- **Stated task**
Extract each line holding the word "lifts" from the entries.

++++++++++++++++++++

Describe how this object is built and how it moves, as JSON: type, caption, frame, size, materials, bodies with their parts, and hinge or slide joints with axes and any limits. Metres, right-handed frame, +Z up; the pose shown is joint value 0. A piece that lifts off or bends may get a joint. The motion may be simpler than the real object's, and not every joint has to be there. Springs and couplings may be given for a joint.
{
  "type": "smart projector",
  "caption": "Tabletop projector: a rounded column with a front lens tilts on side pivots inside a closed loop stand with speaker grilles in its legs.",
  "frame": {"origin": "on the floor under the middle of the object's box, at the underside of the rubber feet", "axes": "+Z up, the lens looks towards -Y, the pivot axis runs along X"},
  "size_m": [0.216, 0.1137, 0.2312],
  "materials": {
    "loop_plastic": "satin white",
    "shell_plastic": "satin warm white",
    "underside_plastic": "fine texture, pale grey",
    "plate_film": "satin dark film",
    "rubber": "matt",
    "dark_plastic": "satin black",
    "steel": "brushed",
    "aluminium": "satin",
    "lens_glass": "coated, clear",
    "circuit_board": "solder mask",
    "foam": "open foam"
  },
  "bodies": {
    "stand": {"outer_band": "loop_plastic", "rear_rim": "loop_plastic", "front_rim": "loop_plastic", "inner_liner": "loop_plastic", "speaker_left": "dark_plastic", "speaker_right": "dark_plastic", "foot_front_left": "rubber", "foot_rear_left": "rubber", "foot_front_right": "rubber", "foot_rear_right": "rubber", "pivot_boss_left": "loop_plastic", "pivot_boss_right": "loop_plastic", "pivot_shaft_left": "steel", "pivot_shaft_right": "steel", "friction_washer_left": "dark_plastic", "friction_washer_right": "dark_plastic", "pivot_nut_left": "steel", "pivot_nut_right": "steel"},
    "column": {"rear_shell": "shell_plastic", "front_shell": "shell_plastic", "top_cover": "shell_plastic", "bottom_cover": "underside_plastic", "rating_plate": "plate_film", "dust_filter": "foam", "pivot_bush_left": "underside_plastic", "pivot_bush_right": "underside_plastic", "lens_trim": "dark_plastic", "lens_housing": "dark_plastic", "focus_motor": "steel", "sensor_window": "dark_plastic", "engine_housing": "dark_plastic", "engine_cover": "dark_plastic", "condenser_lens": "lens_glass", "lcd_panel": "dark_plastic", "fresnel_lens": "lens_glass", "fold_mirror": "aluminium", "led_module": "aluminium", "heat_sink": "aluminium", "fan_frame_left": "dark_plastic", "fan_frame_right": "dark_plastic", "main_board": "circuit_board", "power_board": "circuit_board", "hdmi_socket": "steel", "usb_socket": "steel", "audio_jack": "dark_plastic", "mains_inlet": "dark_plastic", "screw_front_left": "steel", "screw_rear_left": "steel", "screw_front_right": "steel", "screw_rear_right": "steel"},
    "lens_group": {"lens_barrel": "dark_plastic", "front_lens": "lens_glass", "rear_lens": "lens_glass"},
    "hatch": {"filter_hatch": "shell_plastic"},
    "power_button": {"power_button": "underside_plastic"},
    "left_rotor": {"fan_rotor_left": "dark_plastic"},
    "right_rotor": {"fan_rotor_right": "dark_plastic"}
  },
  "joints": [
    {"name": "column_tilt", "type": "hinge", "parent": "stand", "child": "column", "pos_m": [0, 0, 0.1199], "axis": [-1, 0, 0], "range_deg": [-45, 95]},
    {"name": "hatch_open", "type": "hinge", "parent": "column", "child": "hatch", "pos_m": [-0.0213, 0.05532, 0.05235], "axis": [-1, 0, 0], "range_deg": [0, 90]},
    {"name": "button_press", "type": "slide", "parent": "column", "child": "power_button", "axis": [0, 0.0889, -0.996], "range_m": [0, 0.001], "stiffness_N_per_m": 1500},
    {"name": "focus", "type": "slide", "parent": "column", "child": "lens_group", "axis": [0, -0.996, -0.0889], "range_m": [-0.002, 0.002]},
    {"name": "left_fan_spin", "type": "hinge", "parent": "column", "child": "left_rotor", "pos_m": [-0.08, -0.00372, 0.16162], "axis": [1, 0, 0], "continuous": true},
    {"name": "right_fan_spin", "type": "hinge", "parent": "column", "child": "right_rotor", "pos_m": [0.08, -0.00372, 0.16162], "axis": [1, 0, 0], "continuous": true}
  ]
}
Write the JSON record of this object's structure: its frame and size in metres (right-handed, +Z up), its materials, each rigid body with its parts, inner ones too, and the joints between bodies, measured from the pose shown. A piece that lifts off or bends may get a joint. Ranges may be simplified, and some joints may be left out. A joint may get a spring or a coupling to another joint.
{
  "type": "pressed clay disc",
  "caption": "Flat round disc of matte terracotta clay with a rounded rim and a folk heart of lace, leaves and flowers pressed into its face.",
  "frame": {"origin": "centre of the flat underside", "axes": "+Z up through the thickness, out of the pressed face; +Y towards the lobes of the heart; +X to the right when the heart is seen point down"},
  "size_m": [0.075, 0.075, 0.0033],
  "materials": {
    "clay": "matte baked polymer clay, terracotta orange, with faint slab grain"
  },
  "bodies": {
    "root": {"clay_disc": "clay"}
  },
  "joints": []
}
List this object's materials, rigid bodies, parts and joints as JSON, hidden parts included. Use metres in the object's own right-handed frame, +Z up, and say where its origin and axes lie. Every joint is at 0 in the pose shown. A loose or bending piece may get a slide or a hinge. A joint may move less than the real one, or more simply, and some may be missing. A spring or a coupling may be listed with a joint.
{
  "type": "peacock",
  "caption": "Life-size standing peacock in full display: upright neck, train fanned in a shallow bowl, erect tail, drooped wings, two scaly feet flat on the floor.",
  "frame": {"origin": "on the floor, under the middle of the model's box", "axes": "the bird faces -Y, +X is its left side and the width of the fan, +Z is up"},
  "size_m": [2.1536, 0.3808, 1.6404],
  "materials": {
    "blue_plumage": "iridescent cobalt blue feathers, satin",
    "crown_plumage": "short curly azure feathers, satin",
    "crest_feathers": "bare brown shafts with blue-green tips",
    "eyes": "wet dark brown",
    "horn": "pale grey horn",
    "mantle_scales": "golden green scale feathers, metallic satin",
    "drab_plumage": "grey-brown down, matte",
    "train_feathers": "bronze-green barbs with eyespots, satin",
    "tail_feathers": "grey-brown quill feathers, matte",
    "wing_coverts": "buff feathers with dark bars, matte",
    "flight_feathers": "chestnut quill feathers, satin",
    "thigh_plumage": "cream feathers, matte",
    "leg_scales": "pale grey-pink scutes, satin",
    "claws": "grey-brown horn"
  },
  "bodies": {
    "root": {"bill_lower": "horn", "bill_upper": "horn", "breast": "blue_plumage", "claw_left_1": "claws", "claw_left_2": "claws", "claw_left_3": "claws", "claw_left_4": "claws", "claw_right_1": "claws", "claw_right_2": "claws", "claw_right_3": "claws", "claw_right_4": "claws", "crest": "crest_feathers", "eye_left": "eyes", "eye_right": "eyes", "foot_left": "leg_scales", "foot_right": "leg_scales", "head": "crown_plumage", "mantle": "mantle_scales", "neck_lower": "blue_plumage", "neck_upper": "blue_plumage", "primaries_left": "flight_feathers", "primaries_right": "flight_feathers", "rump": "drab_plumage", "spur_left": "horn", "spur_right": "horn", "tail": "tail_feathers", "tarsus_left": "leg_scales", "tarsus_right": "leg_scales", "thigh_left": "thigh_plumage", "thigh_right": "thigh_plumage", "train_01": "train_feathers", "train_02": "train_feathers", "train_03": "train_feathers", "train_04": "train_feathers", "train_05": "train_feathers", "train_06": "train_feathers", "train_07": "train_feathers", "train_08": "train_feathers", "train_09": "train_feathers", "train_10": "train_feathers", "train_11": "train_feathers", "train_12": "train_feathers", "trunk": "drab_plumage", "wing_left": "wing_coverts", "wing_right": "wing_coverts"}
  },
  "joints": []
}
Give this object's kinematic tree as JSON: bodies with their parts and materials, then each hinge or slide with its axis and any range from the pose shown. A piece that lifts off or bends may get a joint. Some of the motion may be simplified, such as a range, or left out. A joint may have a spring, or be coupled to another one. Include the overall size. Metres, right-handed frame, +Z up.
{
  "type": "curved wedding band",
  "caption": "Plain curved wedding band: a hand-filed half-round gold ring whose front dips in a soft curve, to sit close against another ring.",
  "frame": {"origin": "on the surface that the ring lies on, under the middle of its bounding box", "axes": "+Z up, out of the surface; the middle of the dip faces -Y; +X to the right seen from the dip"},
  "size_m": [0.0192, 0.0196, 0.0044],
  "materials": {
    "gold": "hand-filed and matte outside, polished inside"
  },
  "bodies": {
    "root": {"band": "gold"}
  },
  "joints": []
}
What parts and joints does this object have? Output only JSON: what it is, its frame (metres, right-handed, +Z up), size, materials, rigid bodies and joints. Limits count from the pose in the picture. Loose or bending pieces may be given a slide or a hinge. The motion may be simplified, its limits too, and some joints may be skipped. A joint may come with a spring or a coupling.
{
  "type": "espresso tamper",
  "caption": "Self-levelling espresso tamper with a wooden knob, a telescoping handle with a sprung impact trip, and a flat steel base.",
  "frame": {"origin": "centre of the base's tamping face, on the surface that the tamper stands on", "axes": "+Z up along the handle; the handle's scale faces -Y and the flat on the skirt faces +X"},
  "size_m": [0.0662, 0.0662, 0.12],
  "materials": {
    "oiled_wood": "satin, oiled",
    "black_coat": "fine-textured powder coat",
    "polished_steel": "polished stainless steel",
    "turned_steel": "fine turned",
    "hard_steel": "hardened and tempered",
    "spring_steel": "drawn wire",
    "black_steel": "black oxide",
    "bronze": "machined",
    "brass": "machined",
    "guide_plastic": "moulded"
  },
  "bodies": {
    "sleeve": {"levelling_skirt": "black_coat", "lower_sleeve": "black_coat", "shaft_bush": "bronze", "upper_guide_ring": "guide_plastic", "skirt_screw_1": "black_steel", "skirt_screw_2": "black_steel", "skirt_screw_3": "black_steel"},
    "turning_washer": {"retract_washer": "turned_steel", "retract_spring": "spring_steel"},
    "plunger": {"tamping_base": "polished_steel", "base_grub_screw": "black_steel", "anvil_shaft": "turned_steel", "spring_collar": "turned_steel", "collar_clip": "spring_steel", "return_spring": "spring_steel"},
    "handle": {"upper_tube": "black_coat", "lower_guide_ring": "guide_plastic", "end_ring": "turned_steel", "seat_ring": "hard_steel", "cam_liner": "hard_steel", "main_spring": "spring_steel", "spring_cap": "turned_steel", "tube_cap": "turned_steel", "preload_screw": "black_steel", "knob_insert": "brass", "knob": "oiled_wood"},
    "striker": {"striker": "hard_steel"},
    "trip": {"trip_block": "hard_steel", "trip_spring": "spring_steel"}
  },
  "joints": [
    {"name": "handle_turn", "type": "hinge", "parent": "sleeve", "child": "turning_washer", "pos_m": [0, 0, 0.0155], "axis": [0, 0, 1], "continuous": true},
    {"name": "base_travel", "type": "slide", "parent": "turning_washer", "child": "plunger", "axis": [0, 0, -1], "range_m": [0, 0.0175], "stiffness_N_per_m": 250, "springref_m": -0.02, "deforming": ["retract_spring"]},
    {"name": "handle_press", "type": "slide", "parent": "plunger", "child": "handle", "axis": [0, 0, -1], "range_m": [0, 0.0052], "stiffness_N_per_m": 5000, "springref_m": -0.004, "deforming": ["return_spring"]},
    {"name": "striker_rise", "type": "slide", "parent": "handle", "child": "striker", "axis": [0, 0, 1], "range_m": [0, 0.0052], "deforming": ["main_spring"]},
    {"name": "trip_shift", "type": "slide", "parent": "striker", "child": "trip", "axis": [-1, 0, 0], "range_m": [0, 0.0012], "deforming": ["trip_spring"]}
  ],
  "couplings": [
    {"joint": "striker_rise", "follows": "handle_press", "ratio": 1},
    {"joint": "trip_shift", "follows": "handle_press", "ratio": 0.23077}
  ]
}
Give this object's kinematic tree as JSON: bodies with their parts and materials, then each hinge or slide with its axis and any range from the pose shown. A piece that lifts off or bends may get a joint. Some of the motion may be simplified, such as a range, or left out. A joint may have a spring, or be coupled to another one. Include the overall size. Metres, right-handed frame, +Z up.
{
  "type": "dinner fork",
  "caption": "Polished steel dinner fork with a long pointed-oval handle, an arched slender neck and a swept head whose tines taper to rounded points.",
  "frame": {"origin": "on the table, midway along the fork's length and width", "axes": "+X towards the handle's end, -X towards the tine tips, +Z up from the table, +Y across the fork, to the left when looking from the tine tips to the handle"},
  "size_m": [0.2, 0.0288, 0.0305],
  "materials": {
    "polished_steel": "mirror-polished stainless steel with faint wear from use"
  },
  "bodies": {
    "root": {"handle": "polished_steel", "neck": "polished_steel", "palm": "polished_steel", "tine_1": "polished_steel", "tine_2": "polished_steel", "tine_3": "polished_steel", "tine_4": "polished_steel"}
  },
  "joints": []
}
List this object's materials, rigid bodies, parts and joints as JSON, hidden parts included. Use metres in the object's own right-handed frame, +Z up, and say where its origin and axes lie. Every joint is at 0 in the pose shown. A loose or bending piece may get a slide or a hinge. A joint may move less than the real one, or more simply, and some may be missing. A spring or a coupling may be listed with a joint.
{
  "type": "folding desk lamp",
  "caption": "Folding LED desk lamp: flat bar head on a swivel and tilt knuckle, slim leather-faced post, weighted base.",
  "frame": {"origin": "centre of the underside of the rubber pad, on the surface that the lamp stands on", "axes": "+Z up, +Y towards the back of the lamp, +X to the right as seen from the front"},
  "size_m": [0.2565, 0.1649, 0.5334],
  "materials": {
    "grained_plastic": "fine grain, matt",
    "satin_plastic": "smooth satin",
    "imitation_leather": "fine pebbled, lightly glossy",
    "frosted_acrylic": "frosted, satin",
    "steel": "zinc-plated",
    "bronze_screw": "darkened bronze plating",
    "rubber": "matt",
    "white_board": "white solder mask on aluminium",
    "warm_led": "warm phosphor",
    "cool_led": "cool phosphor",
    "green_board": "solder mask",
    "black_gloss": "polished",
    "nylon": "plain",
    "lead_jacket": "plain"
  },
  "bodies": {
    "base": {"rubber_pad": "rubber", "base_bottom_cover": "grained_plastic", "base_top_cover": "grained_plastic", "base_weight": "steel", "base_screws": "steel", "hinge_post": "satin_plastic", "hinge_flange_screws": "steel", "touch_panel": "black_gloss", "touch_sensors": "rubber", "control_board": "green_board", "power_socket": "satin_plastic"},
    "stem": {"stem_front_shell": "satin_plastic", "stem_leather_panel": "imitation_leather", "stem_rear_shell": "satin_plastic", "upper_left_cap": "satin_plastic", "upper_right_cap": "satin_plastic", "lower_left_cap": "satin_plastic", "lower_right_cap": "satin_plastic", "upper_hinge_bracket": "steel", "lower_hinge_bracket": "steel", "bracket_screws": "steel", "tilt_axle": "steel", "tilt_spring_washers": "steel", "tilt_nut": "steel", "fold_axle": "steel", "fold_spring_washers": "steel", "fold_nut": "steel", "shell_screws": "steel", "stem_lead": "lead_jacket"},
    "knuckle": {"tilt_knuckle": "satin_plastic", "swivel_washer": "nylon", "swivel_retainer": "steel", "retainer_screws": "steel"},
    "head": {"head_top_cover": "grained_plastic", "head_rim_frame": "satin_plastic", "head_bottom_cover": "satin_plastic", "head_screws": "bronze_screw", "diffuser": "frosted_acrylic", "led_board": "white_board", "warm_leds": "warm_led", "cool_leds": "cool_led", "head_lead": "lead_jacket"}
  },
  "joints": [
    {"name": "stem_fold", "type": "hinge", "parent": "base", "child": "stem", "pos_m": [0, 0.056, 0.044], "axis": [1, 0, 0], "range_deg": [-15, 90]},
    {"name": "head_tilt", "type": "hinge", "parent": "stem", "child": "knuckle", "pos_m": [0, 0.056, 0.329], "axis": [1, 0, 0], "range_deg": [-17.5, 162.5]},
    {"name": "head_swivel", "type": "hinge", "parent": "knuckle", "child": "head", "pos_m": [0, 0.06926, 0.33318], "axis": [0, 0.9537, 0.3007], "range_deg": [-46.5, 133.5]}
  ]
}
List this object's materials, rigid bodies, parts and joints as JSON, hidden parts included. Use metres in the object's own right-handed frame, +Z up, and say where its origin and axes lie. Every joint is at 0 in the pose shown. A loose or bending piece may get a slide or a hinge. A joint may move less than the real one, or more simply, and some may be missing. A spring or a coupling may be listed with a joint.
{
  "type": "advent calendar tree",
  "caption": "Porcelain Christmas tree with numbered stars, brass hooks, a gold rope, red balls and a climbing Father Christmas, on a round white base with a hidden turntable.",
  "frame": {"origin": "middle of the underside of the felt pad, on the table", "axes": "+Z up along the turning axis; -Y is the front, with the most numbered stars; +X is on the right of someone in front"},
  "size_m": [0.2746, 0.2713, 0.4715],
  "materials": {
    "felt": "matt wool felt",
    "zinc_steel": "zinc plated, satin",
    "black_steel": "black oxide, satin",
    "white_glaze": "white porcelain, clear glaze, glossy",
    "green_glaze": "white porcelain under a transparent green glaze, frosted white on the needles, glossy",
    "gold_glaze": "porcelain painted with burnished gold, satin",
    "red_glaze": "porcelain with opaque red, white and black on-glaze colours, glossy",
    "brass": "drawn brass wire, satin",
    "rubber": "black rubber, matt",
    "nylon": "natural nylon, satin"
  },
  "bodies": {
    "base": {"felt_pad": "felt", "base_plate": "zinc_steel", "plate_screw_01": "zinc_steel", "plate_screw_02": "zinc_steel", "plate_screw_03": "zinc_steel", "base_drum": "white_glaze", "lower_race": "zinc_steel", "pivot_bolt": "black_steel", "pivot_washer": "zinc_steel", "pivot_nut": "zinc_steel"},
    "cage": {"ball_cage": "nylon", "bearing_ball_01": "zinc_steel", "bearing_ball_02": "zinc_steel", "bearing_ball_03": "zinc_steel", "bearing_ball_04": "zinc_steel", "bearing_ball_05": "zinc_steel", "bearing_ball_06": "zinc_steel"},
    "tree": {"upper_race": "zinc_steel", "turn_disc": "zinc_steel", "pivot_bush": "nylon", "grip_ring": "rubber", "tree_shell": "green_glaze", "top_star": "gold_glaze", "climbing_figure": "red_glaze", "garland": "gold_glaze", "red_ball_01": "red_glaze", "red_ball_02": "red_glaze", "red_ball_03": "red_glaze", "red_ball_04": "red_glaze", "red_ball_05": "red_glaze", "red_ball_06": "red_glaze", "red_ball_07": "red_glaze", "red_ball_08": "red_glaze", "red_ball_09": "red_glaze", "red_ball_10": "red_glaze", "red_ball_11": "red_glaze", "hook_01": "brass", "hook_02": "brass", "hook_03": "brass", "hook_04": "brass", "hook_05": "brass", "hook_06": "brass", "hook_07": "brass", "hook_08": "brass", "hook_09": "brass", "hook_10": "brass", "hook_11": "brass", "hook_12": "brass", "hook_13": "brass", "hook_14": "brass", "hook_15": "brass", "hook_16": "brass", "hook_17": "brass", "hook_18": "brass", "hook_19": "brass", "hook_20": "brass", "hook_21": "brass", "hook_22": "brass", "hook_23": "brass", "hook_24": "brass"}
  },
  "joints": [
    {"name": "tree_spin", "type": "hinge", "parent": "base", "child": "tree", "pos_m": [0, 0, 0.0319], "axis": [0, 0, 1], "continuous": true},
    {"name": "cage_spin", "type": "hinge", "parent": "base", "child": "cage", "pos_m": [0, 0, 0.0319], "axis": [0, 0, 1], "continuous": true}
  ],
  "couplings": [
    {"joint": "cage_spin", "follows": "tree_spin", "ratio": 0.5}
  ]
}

++++++++++++++++++++

- **Finished task**
Describe how this object is built and how it moves, as JSON: type, caption, frame, size, materials, bodies with their parts, and hinge or slide joints with axes and any limits. Metres, right-handed frame, +Z up; the pose shown is joint value 0. A piece that lifts off or bends may get a joint. The motion may be simpler than the real object's, and not every joint has to be there. Springs and couplings may be given for a joint.
Write the JSON record of this object's structure: its frame and size in metres (right-handed, +Z up), its materials, each rigid body with its parts, inner ones too, and the joints between bodies, measured from the pose shown. A piece that lifts off or bends may get a joint. Ranges may be simplified, and some joints may be left out. A joint may get a spring or a coupling to another joint.
Give this object's kinematic tree as JSON: bodies with their parts and materials, then each hinge or slide with its axis and any range from the pose shown. A piece that lifts off or bends may get a joint. Some of the motion may be simplified, such as a range, or left out. A joint may have a spring, or be coupled to another one. Include the overall size. Metres, right-handed frame, +Z up.
Give this object's kinematic tree as JSON: bodies with their parts and materials, then each hinge or slide with its axis and any range from the pose shown. A piece that lifts off or bends may get a joint. Some of the motion may be simplified, such as a range, or left out. A joint may have a spring, or be coupled to another one. Include the overall size. Metres, right-handed frame, +Z up.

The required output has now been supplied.